COS 30-5
The invasive provenance hypothesis: positive genotype-environment interactions are a major driver of invasions

Tuesday, August 12, 2014: 9:20 AM
Golden State, Hyatt Regency Hotel
Rafael D. Zenni, Ecology and Evolutionary Biology, The University of Tennessee, Knoxville, TN
Joseph K. Bailey, Ecology and Evolutionary Biology, The University of Tennessee, Knoxville, Knoxville, TN
Daniel Simberloff, Ecology and Evolutionary Biology, The University of Tennessee, Knoxville, TN

Human-mediated introductions can provide valuable insights on how organisms respond to climate change and novel interactions. Researchers are often able to explain invasions after they happen, but predictive abilities remain limited. Two explanations for this limitation are the predominant focus on species-level variation and the heavy reliance on correlative instead of mechanistic models. For this study, we measured the invasive range expansion of loblolly pine genetic provenances across six replicated common gardens planted in 1973 along 6° of latitude in southern Brazil. Examining the generational progress of the invasion front over 40 years allowed us to study changes in allele frequencies from the introduced pool to the leading edge of the invasion front in response to different selective pressures posed by each common garden’s environment. We hypothesized that local adaptation occurring over millennia in the native range of loblolly (southeast USA) would affect the invasive potential of provenances in the introduced range. We predicted that genetic provenances would successfully invade only at locations with abiotic conditions similar to those of the provenances’ native range. To test this prediction, we genotyped 50 plants from each naturalized population and assigned them to their native genetic provenance. 

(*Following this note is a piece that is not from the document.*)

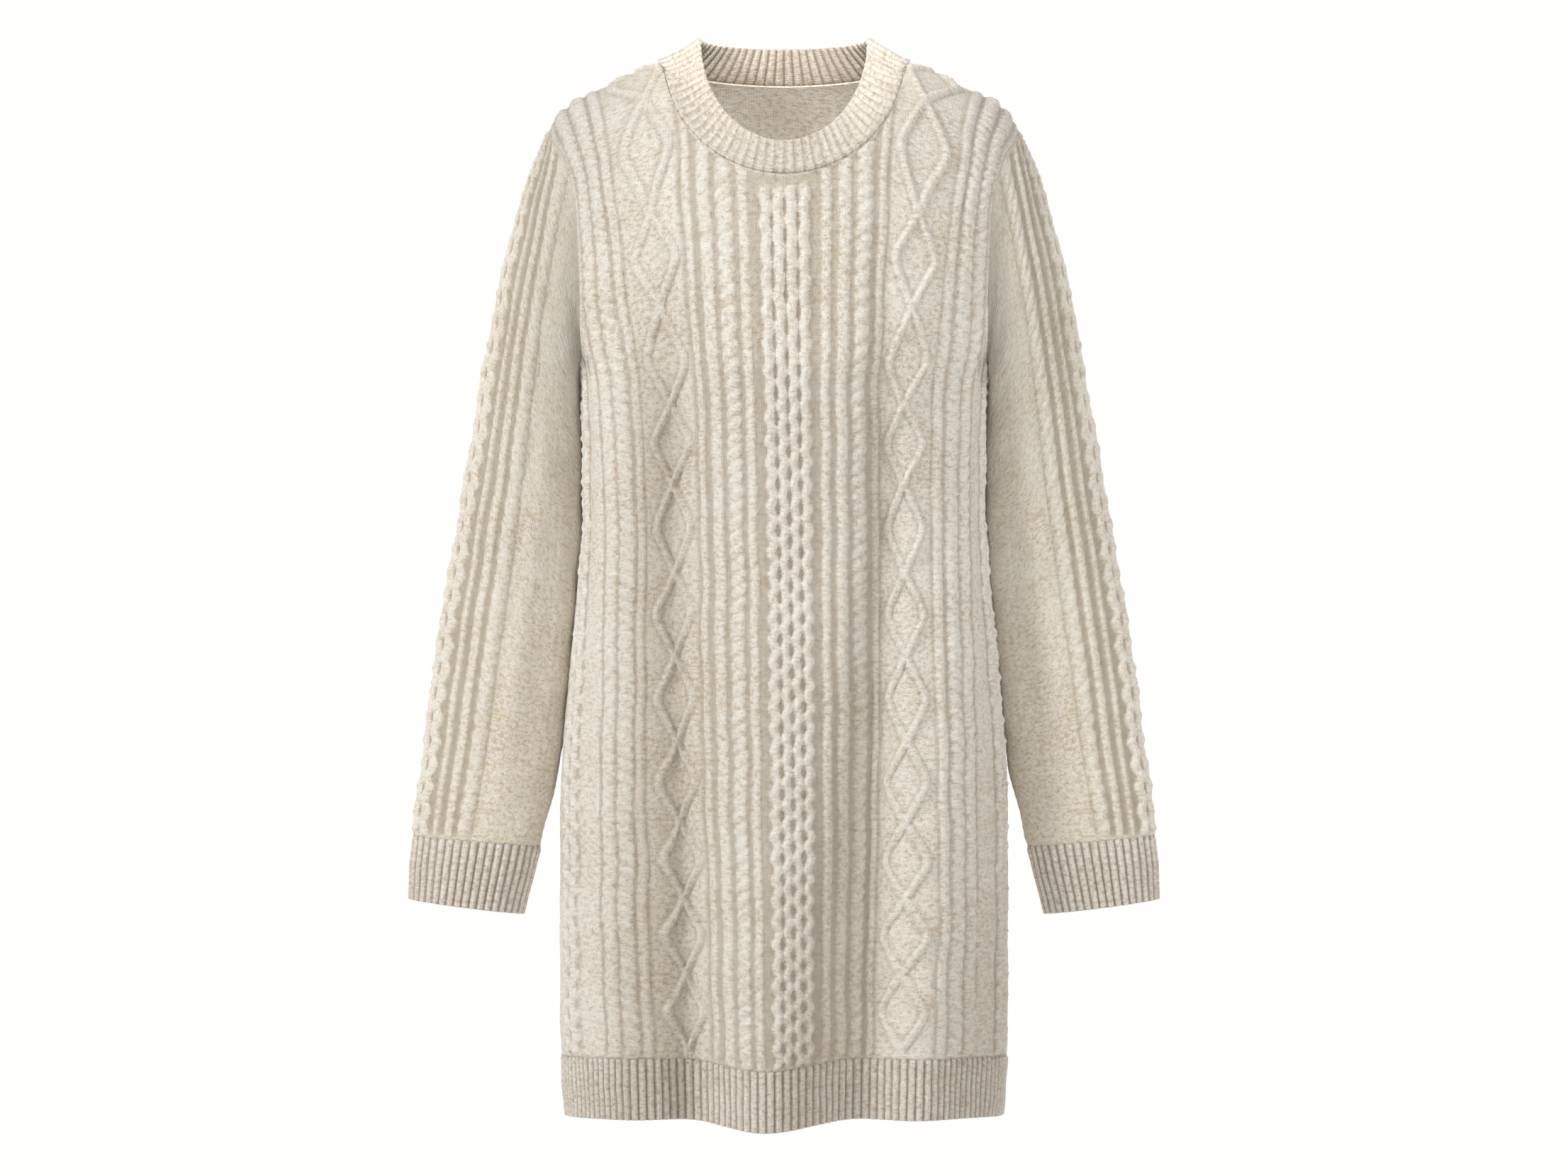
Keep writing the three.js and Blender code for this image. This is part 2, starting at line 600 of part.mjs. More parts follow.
// The neck rib: a band from the panels' neck seam up to a smaller free edge.
function makeNeckRib(name, panels) {
  const [outerSeam, innerSeam] = ["outerTop", "innerTop"].map((wall) => {
    const [front, back] = panels.map((panel) => panel[wall].neck);
    return [front, [...back].reverse()];
  });
  const freeHalf = (side, inset) =>
    Array.from({ length: 41 }, (_, i) => {
      const angle = Math.PI * (1 - side * (i / 40));
      const depth = (side < 0 ? NECK_EDGE.front : NECK_EDGE.back) - inset;
      const drop = side < 0 ? NECK_EDGE.frontDrop : NECK_EDGE.backDrop;
      const away = Math.sin(angle);
      const x = (NECK_EDGE.halfWidth - inset) * Math.cos(angle);
      return new THREE.Vector3(x, depth * away, NECK_EDGE.sideHeight - drop * Math.abs(away));
    });
  const ribs = NECK_FRONT_RIBS + NECK_BACK_RIBS;
  const ring = (count, [front, back]) =>
    Array.from({ length: count }, (_, i) => {
      const rib = (ribs * i) / count;
      if (rib < NECK_FRONT_RIBS) return pointOn(front, rib / NECK_FRONT_RIBS);
      return pointOn(back, (rib - NECK_FRONT_RIBS) / NECK_BACK_RIBS);
    });
  const band = (count, halves, inset, ridge) => {
    const seam = ring(count, halves);
    const free = ring(count, [freeHalf(-1, inset), freeHalf(1, inset).reverse()]);
    const rows = [0, 0.5, 1].map((share) =>
      seam.map((point, i) => {
        const reach = free[i].clone().sub(point);
        const along = tangentOf(seam, i);
        const normal = reach.clone().cross(along).normalize();
        const start = share === 0 ? NECK_START : 0;
        const bulge = share === 0.5 ? NECK_BULGE : 0;
        const raised = share === 0 || i % 2 === 0 ? 0 : ridge;
        return point
          .clone()
          .addScaledVector(reach, share)
          .addScaledVector(reach.clone().normalize(), start)
          .addScaledVector(normal, bulge + raised);
      }),
    );
    return rows.map((row) => [...row, row[0]]);
  };
  const outer = band(ribs * 2, outerSeam, 0, RIB_HEIGHT);
  const inner = band(NECK_INNER_COLUMNS, innerSeam, WALL, 0);
  const triangles = [];
  [0, 1].forEach((row) => {
    zip(triangles, outer[row], outer[row + 1], true);
    zip(triangles, inner[row], inner[row + 1]);
  });
  zip(triangles, outer[0], inner[0]);
  zip(triangles, outer[2], inner[2], true);
  return toMesh(name, triangles);
}

function tangentOf(points, i) {
  const count = points.length;
  return points[(i + 1) % count].clone().sub(points[(i + count - 1) % count]);
}

// A point of the sleeve's plain outer wall. The angle is 0 on the outer line, a quarter turn in
// front and half a turn on the inner line. Station 0 is eased to the armhole's own curve.
function sleevePoint(mirror, angle, station) {
  const read = (column, at = station) => valueAt(SLEEVE, column, at, "station");
  const oval = (at) => {
    const [outX, inX] = [read("outX", at), read("inX", at)];
    const [outZ, inZ] = [read("outZ", at), read("inZ", at)];
    const cos = Math.cos(angle);
    return new THREE.Vector3(
      (outX + inX) / 2 + ((outX - inX) / 2) * cos,
      read("back", at) - read("halfDepth", at) * Math.sin(angle),
      (outZ + inZ) / 2 + ((outZ - inZ) / 2) * cos,
    );
  };
  const point = oval(station);
  if (station < SLEEVE_CAP) {
    const ease = (1 - station / SLEEVE_CAP) ** 2;
    point.addScaledVector(armholePoint(angle).sub(oval(0)), ease);
  }
  point.x *= mirror;
  return point;
}

function armholePoint(angle) {
  const middle = (SHOULDER_LEVEL + UNDERARM_LEVEL) / 2;
  const level = middle + ((SHOULDER_LEVEL - UNDERARM_LEVEL) / 2) * Math.cos(angle);
  const x = Math.min(valueAt(ARMHOLE, "x", level), valueAt(BODY, "halfWidth", level));
  const across = Math.asin(x / valueAt(BODY, "halfWidth", level));
  return bodyPoint(Math.sin(angle) < 0 ? 1 : -1, across, level);
}

function raisedSleevePoint(mirror, angle, station, height) {
  const [turn, step] = [0.02, 0.02];
  const base = sleevePoint(mirror, angle, station);
  const round = sleevePoint(mirror, angle + turn, station).sub(sleevePoint(mirror, angle - turn, station));
  const along = base.clone().sub(sleevePoint(mirror, angle, Math.max(0, station - step)));
  if (station < step) along.copy(sleevePoint(mirror, angle, step)).sub(base);
  const normal = round.cross(along).normalize().multiplyScalar(mirror);
  return base.addScaledVector(normal, height);
}

// A sleeve: columns of points from the armhole to the cuff's seam. Its first row is the panels'
// own armhole edge, moved out by the seam's gap.
function makeSleeve(name, mirror, panels) {
  const sideName = mirror < 0 ? "Left" : "Right";
  const armhole = (paths) => {
    const down = (top) => {
      const [arm, under] = [top["arm" + sideName], top["under" + sideName]];
      const path = mirror < 0 ? [...under.slice(0, -1), ...arm] : [...arm, ...under.slice(1)];
      return mirror < 0 ? path.reverse() : path;
    };
    return paths.map(down);
  };
  const outerEdge = armhole(panels.map((panel) => panel.outerTop));
  const innerEdge = armhole(panels.map((panel) => panel.innerTop));
  const edgePoint = ([front, back], angle) => {
    const turn = angle / Math.PI;
    const point = turn <= 1 ? pointOn(front, turn) : pointOn(back, 2 - turn);
    point.x += mirror * SLEEVE_START;
    return point;
  };
  const seam = CUFF_SEAM - SEAM_GAP / CUFF_STATION_LENGTH;
  const plainStations = Array.from({ length: SLEEVE_ROWS }, (_, i) => (seam * (i + 1)) / SLEEVE_ROWS);
  const waveCount = Math.round(SLEEVE_LENGTH / (WAVE_LENGTH / 2));
  const waveStations = Array.from({ length: waveCount }, (_, i) => (seam * (i + 1)) / waveCount);
  const column = (degrees, stations, edge, height, sway = () => 0) => {
    const angle = THREE.MathUtils.degToRad(degrees);
    const points = stations.map((station, i) => {
      const turned = angle + THREE.MathUtils.degToRad(sway(i));
      const ease = Math.min(1, (CUFF_SEAM - station) * SLEEVE_EASE.end, station * SLEEVE_EASE.start);
      return raisedSleevePoint(mirror, turned, station, height < 0 ? height : height * ease);
    });
    return { degrees, levels: [0, ...stations], points: [edgePoint(edge, angle), ...points] };
  };
  const plain = (degrees) => column(degrees, plainStations, outerEdge, 0);
  const half = (way) => {
    const turn = (degrees) => (way > 0 ? degrees : 360 - degrees);
    const waves = SLEEVE_WAVES.flatMap(({ at, half: reach, lean }) => [
      column(turn(at), waveStations, outerEdge, SLEEVE_WAVE_HEIGHT, (i) =>
        way * lean * SLEEVE_SWAY * (i % 2 === 0 ? 1 : -1),
      ),
      plain(turn(at + reach)),
    ]);
    const ridges = SLEEVE_RIDGES.flatMap(({ at, half: reach, height }) => [
      plain(turn(at - reach)),
      column(turn(at), plainStations, outerEdge, height),
      plain(turn(at + reach)),
    ]);
    return [plain(turn(8)), ...waves, ...ridges, ...SLEEVE_PLAIN.map((degrees) => plain(turn(degrees)))];
  };
  const outer = [plain(0), ...half(1), plain(180), ...half(-1)].sort((a, b) => a.degrees - b.degrees);
  const inner = Array.from({ length: SLEEVE_INNER_COLUMNS }, (_, i) =>
    column((360 * i) / SLEEVE_INNER_COLUMNS, plainStations, innerEdge, -WALL),
  );
  const triangles = [];
  const flip = mirror > 0;
  const wrap = (columns) => [...columns, columns[0]];
  const fill = (columns, turned) =>
    wrap(columns).slice(1).forEach((next, i) => zipColumns(triangles, columns[i], next, turned));
  fill(outer, !flip);
  fill(inner, flip);
  const row = (columns, at) => wrap(columns).map((one) => one.points.at(at));
  zip(triangles, row(outer, 0), row(inner, 0), !flip);
  zip(triangles, row(outer, -1), row(inner, -1), flip);
  return toMesh(name, triangles);
}

// A cuff: a short ribbed tube from the sleeve's seam to its free edge.
function makeCuff(name, mirror) {
  const seamPoint = (angle) => sleevePoint(mirror, angle, CUFF_SEAM);
  const ring = (count, station, heightAt) => {
    const angles = evenSteps(count, 0, 2 * Math.PI, seamPoint).slice(0, -1);
    const points = angles.map((angle, i) => raisedSleevePoint(mirror, angle, station, heightAt(i)));
    return [...points, points[0]];
  };
  const seam = CUFF_SEAM + SEAM_GAP / CUFF_STATION_LENGTH;
  const stations = [seam, (seam + CUFF_EDGE) / 2, CUFF_EDGE];
  const ridge = (i) => (i % 2 === 0 ? 0 : RIB_HEIGHT);
  const outer = stations.map((station) => ring(CUFF_RIBS * 2, station, ridge));
  const inner = stations.map((station) => ring(CUFF_INNER_COLUMNS, station, () => -WALL));
  const triangles = [];
  const flip = mirror > 0;
  [0, 1].forEach((row) => {
    zip(triangles, outer[row], outer[row + 1], flip);
    zip(triangles, inner[row], inner[row + 1], !flip);
  });
  zip(triangles, outer[0], inner[0], !flip);
  zip(triangles, outer[2], inner[2], flip);
  return toMesh(name, triangles);
}

const front = makePanel("front_panel", -1);
const back = makePanel("back_panel", 1);
const dress = new THREE.Group();
dress.add(front.mesh, back.mesh);
dress.add(makeNeckRib("neck_rib", [front, back]));
dress.add(makeHemRib("front_hem_rib", -1), makeHemRib("back_hem_rib", 1));
dress.add(makeSleeve("right_sleeve", -1, [front, back]), makeCuff("right_cuff", -1));
dress.add(makeSleeve("left_sleeve", 1, [front, back]), makeCuff("left_cuff", 1));

export default dress;
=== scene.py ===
# %% [markdown]
# # A cable-knit sweater dress
#
# The dress is nine knitted pieces: a front and a back panel, two sleeves, two cuffs, a neck rib and
# two hem ribs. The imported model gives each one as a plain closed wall, and this lesson makes the
# same pieces again with their cables, ribs, yarn and colour. Each new piece is a surface worked out
# with numpy on a grid, because knitting is itself a grid of rows and columns. Nothing is
# simulated: the folds of the photograph are few and known, so they are placed by formula.

# %% Load the frame
import math

import bpy
import numpy as np
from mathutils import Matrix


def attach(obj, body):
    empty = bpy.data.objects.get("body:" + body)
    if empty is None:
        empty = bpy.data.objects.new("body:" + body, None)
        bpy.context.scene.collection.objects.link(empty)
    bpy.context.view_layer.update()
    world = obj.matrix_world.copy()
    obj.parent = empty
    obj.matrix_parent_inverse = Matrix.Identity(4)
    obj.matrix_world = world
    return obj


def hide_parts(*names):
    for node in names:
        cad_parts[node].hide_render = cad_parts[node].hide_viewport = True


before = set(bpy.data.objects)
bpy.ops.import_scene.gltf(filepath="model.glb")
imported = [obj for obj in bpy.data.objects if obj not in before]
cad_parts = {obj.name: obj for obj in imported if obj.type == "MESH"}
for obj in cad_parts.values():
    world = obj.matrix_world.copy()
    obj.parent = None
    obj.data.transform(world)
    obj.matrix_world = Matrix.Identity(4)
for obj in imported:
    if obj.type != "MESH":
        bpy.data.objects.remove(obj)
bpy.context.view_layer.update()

MM = 0.001
print("nodes:", sorted(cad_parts))

# %% [markdown]
# ## Camera
#
# The photograph looks straight at the front from about four metres, level with the waist. A long
# lens at that distance keeps the sleeves and the body in the proportions of the picture. The lens
# comes from the width that the picture covers at the plane of the shoulders.

# %% Camera
CAMERA_DISTANCE = 4.0
CAMERA_HEIGHT = -0.4262
PICTURE_WIDTH = 1.2697  # metres across the picture at the shoulders

camera_data = bpy.data.cameras.new("camera")
camera_data.sensor_width = 36.0
camera_data.lens = camera_data.sensor_width * CAMERA_DISTANCE / PICTURE_WIDTH
camera = bpy.data.objects.new("camera", camera_data)
camera.location = (0.0, -CAMERA_DISTANCE, CAMERA_HEIGHT)
camera.rotation_euler = (math.pi / 2, 0.0, 0.0)
bpy.context.scene.collection.objects.link(camera)
bpy.context.scene.camera = camera
print("lens:", round(camera_data.lens, 1), "mm")

# %% [markdown]
# ## The body's measurements
#
# The body is an oval tube whose half width and depth are read from a table of levels, in
# millimetres. Up to the chest a level is a height. Above it the level runs along the wall as that
# leans back to the shoulder seam, so the knitting's rows stay evenly spaced. A second table says
# where the main columns of knitting run. A cubic through the rows keeps every outline smooth.

# %% Tables
SHOULDER_LEVEL = 50.0
CHEST_LEVEL = -250.0
UNDERARM_LEVEL = -252.0
SIDE_CUT_LEVEL = -205.0
WALL = 2.6


def by_level(rows):
    """Sorts the rows of a table by their first number."""
    table = np.array(rows, float)
    return table[np.argsort(table[:, 0])]


# level, half width, depth in front, depth behind
BODY = by_level([
    (60, 216, 104, 100), (-29, 212, 104, 100), (-74, 207, 104, 100), (-121, 199, 104, 100),
    (-205, 178.5, 104, 100), (-235, 169.5, 104, 99), (-252, 163.3, 104, 98), (-300, 162.3, 101, 96),
    (-375, 162.5, 97, 92), (-430, 167, 99, 94), (-483, 172.5, 103, 98), (-573, 180, 108, 104),
    (-650, 181, 110, 106), (-754, 181, 112, 107), (-805, 180, 113, 107), (-870, 175, 112, 106),
])
# level, middle of the diamonds, first outer rope, column along the armhole
COLUMNS = by_level([
    (60, 124, 158, 190), (-29, 114, 152, 186), (-74, 111, 146, 176.5), (-121, 107.5, 141, 168),
    (-146, 106.5, 137, 165.8), (-205, 100, 129.5, 163.5), (-235, 97, 124.5, 160),
    (-262, 93.3, 121, 154), (-343, 91.6, 117, 150), (-430, 91.3, 117, 150),
    (-548, 90.5, 119.5, 153), (-672, 86, 120, 154), (-792, 82.6, 115, 151), (-870, 81, 113, 148),
])
ARMHOLE = by_level([
    (60, 190), (-29, 186), (-74, 176.5), (-121, 168), (-146, 165.8), (-205, 163.5), (-252, 163.3),
])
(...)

We found three genetic provenances introduced in the common gardens; plants originating from the coastal plains (coastal provenance), plants originating from the Gulf region (central provenance), and plants from west of the Mississippi (Texas provenance). In the introduced locations, provenances responded differently to the climate of each location, mostly responding to temperature and precipitation differences. Strikingly, the temperature and precipitation ranges where provenances were invasive did not match the values from their native ranges. For example, plants from the Texas provenance were better adapted and most invasive in regions with mean annual temperatures below 16.5° C and annual precipitations above 1,500 mm, whereas the coastal provenance appeared better adapted and most invasive where mean annual temperature is above 19° C and annual precipitation is below 1,300 mm. This is evidence that provenances can occupy climate niches different from those observed in their native ranges and that niches could be inferred more precisely at genotypic levels. Our results constitute a unique empirical demonstration of fine-scale rapid evolution during invasive range expansions that is largely determined by provenance-environment interactions. Moreover, this study can help researchers outline mechanistic approaches to predict the invasive potential of genotypes at specific locations.